Why Does Yorkshire Have So Much Toxic Waste?

Why Does Yorkshire Have So Much Toxic Waste main

West Yorkshire is named as one of the worst counties for toxic landfill sites in the country.

According to studies on hazardous waste disposal sites, West Yorkshire is one of the worst counties in the United Kingdom for toxic landfill sites. Enviro Skip Hire has dug into the data and found that these conclusions are supported by a review of Environmental Agency figures, which shows that about half of West Yorkshire’s disposal sites now store waste that, over time, becomes hazardous. This is primarily waste accumulated from commercial and industrial activities.

According to the data provided by the Environmental Agency, toxic landfill sites are scattered all over England and Wales. Greater Manchester is the county with the most toxic landfill sites in the UK, with a staggering total of 94. West Yorkshire has a total of 38 across the county – Kirklees, Leeds, and Calderdale are home to eleven toxic landfill sites each, with Wakefield being home to four. Hence, this is a problem that needs to be addressed head-on. Remarkably, North Yorkshire is one of the counties with the least toxic landfill sites.

Landfill Issues

The average landfill site may be detrimental to the environment if not properly maintained or abandoned. Unlike contemporary landfills, older landfills, typically abandoned, are not lined to prevent the escape of toxic chemicals released during waste decomposition before deposition.

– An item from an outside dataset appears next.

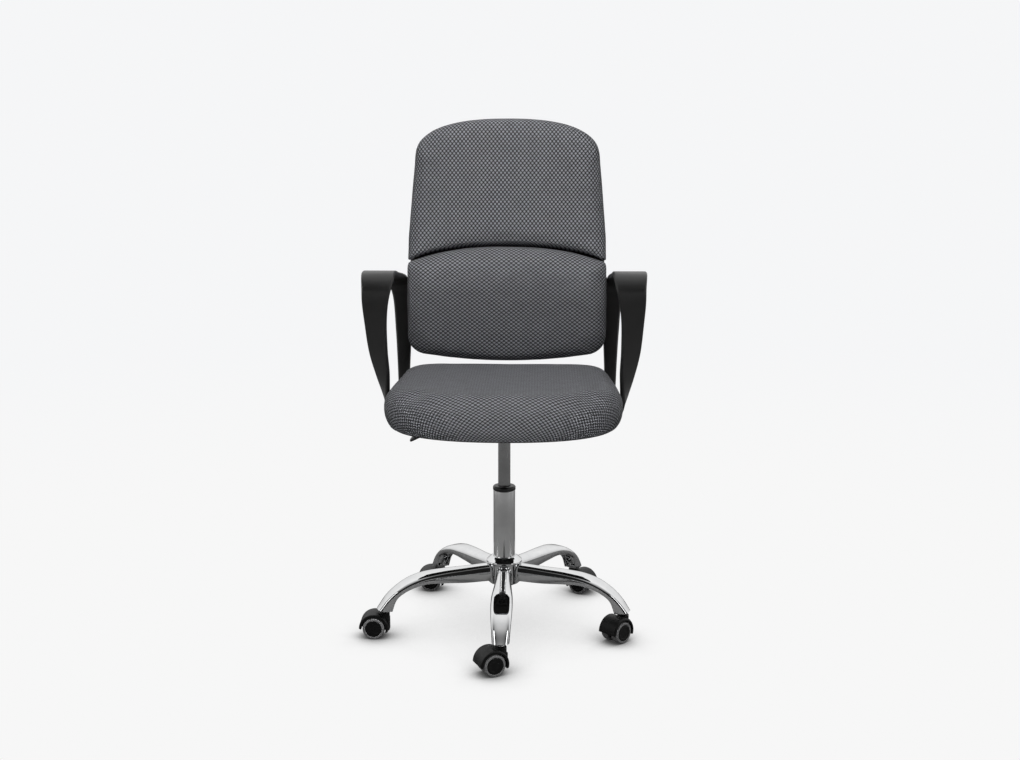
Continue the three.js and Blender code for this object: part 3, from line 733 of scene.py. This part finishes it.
def wheel_meshes(side):
    """A wheel's tread ring and its black cap, from the castor's middle outwards along the axle."""
    inner, outer, cap = 6.0, 24.5, 18.6
    tread = fillet(
        [(cap, inner + 1), (WHEEL_RADIUS - 1, inner), (WHEEL_RADIUS, inner + 3), (WHEEL_RADIUS, outer - 4),
         (WHEEL_RADIUS - 1.8, outer - 0.6), (cap + 0.2, outer - 0.4), (cap, outer - 1.5)],
        [0.5, 1.5, 3, 3, 2.0, 0.6, 0.3], 4)
    face = fillet(
        [(3.4, inner), (cap - 0.2, inner), (cap - 0.2, outer - 0.9), (cap - 1.2, outer), (13, outer - 0.1),
         (12, outer - 0.7), (0, outer - 0.4), (0, outer - 1.2), (3.4, outer - 1.2)],
        [0.3, 0.5, 0.4, 0.6, 0.5, 0.8, 0, 0, 0.1], 3)
    turn = Matrix.Rotation(math.pi if side == "right" else 0, 4, "X")
    made = []
    for name, profile in (("tread", tread), ("cap", face)):
        made.append(moved(turned(f"{name}_{side}_form", profile, 96), AROUND_AXLE @ turn))
    return made


def make_castors():
    hood = hood_mesh()
    wheels = {side: wheel_meshes(side) for side in ("right", "left")}
    for k in range(1, LEG_COUNT + 1):
        pivot = joints[f"castor_{k}_swivel"]["pos_m"]
        axle = joints[f"castor_{k}_right_spin"]["axis"]
        heading = math.atan2(-axle[0], axle[1])
        place = Matrix.Translation((pivot[0], pivot[1], 0)) @ Matrix.Rotation(heading, 4, "Z")
        cover = twin(hood, f"castor_cover_{k}", place)
        fitted(cover, f"castor_{k}", CASTOR_PLASTIC, "black_plastic", f"castor_hood_{k}")
        for side, (tread, cap) in wheels.items():
            body = f"castor_{k}_wheel_{side}"
            ring = twin(tread, f"tread_{k}_{side}", place)
            fitted(ring, body, TREAD, "grey_tread", f"castor_wheel_{k}_{side}")
            fitted(twin(cap, f"wheel_cap_{k}_{side}", place), body, CASTOR_PLASTIC, "black_plastic")
    for form in (hood, *wheels["right"], *wheels["left"]):
        bpy.data.objects.remove(form)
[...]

Why Does Yorkshire Have So Much Toxic Waste

There are about 1,282 former landfill sites in West Yorkshire alone, with Calderdale having the highest – that is equivalent to approximately 5 per 10,000 people across West Yorkshire and 13 per 10,000 people in Calderdale, which is way more than the national average of 3 per 10, 000 people.

Hazardous Endangerment

The majority of hazardous wastes are combustible, reactive, or corrosive. These hazardous sites not only contribute to pollution but also endanger the health and environment of nearby residents. Hazardous substances employed in producing some of the waste break down and interact chemically at the landfill site, resulting in toxins, leachate, and greenhouse gasses.

Due to the high concentration of poisons and wastes, abandoned dump sites constitute the biggest environmental hazard. People, local animals, and plants will all be severely impacted by erosion, suffering from cancer and other illnesses to increased mortality and decreased fertility.

The majority of toxic landfill sites are either abandoned or neglected. Thus, it is up to local authorities to find them and conduct a cleanup initiative. The government must also join by expressing its support and offering financial assistance. The county’s toxic waste sites may dramatically decrease with the proper plan and resolution.